Sift the material for lines containing "that", and return them.

******************************

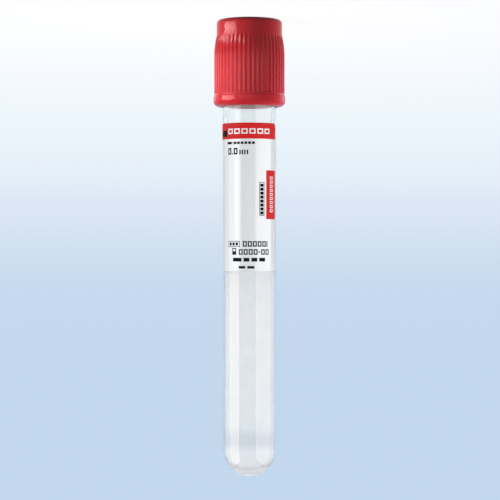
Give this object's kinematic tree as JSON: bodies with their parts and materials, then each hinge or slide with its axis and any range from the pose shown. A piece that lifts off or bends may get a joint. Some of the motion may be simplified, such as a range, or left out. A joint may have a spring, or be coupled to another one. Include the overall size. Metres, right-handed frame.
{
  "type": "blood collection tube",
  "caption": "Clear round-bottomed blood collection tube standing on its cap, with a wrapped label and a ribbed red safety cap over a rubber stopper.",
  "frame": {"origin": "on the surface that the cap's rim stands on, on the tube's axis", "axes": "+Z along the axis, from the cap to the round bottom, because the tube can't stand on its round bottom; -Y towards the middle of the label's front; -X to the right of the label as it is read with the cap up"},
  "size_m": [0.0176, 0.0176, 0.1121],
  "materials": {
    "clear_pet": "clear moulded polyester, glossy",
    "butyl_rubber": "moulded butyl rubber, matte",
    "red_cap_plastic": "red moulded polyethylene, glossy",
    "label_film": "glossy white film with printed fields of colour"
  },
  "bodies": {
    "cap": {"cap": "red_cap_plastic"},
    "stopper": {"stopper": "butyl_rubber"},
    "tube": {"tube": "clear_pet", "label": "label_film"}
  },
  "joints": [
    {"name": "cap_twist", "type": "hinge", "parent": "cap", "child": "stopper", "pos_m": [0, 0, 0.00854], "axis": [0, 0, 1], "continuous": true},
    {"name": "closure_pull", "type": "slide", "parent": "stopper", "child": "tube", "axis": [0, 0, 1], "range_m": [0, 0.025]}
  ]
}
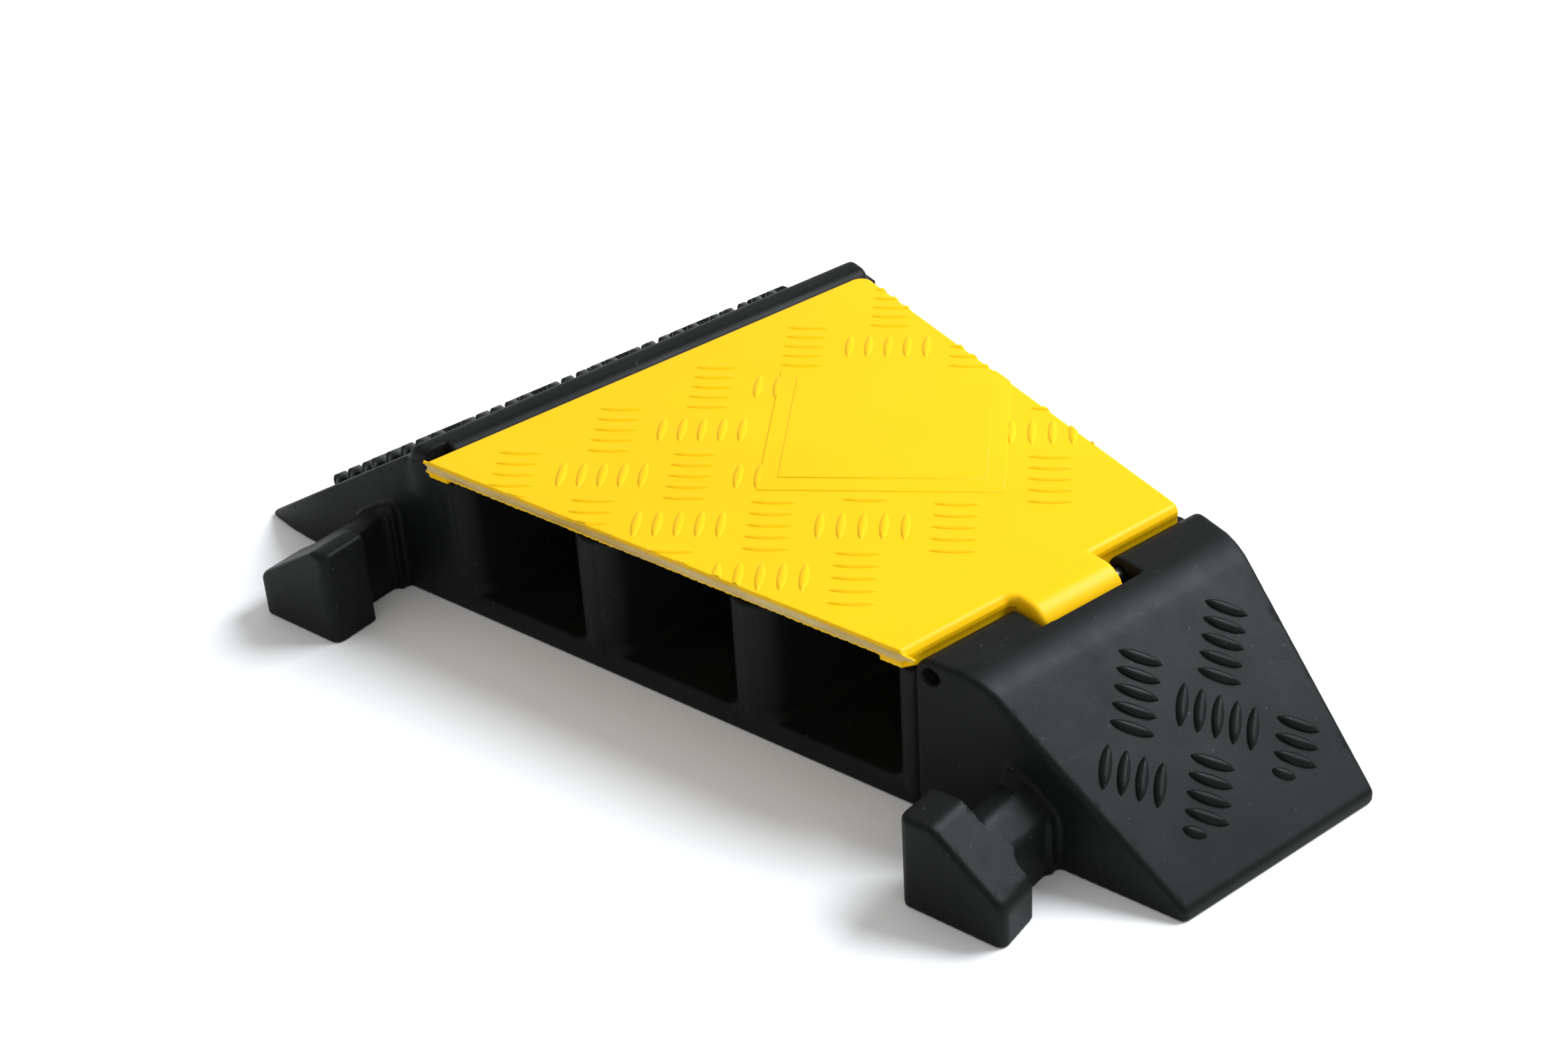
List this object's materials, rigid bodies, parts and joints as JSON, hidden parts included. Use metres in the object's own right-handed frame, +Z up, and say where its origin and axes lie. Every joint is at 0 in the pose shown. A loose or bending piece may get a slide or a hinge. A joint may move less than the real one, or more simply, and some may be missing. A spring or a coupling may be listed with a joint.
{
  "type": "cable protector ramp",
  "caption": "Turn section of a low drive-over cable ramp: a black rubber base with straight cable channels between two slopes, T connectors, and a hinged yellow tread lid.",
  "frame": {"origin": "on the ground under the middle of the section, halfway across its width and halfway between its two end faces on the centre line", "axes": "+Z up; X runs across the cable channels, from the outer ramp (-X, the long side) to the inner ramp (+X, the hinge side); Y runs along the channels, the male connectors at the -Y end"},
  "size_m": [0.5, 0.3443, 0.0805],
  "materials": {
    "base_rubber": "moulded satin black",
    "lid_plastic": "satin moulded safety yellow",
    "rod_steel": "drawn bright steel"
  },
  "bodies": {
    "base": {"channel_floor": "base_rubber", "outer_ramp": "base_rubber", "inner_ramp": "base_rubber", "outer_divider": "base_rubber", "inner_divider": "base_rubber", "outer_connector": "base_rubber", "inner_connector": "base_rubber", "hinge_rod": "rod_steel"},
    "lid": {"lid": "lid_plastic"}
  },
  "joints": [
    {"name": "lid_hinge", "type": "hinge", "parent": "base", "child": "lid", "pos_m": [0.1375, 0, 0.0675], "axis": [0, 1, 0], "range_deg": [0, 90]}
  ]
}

******************************

Task answer |
Give this object's kinematic tree as JSON: bodies with their parts and materials, then each hinge or slide with its axis and any range from the pose shown. A piece that lifts off or bends may get a joint. Some of the motion may be simplified, such as a range, or left out. A joint may have a spring, or be coupled to another one. Include the overall size. Metres, right-handed frame.
  "frame": {"origin": "on the surface that the cap's rim stands on, on the tube's axis", "axes": "+Z along the axis, from the cap to the round bottom, because the tube can't stand on its round bottom; -Y towards the middle of the label's front; -X to the right of the label as it is read with the cap up"},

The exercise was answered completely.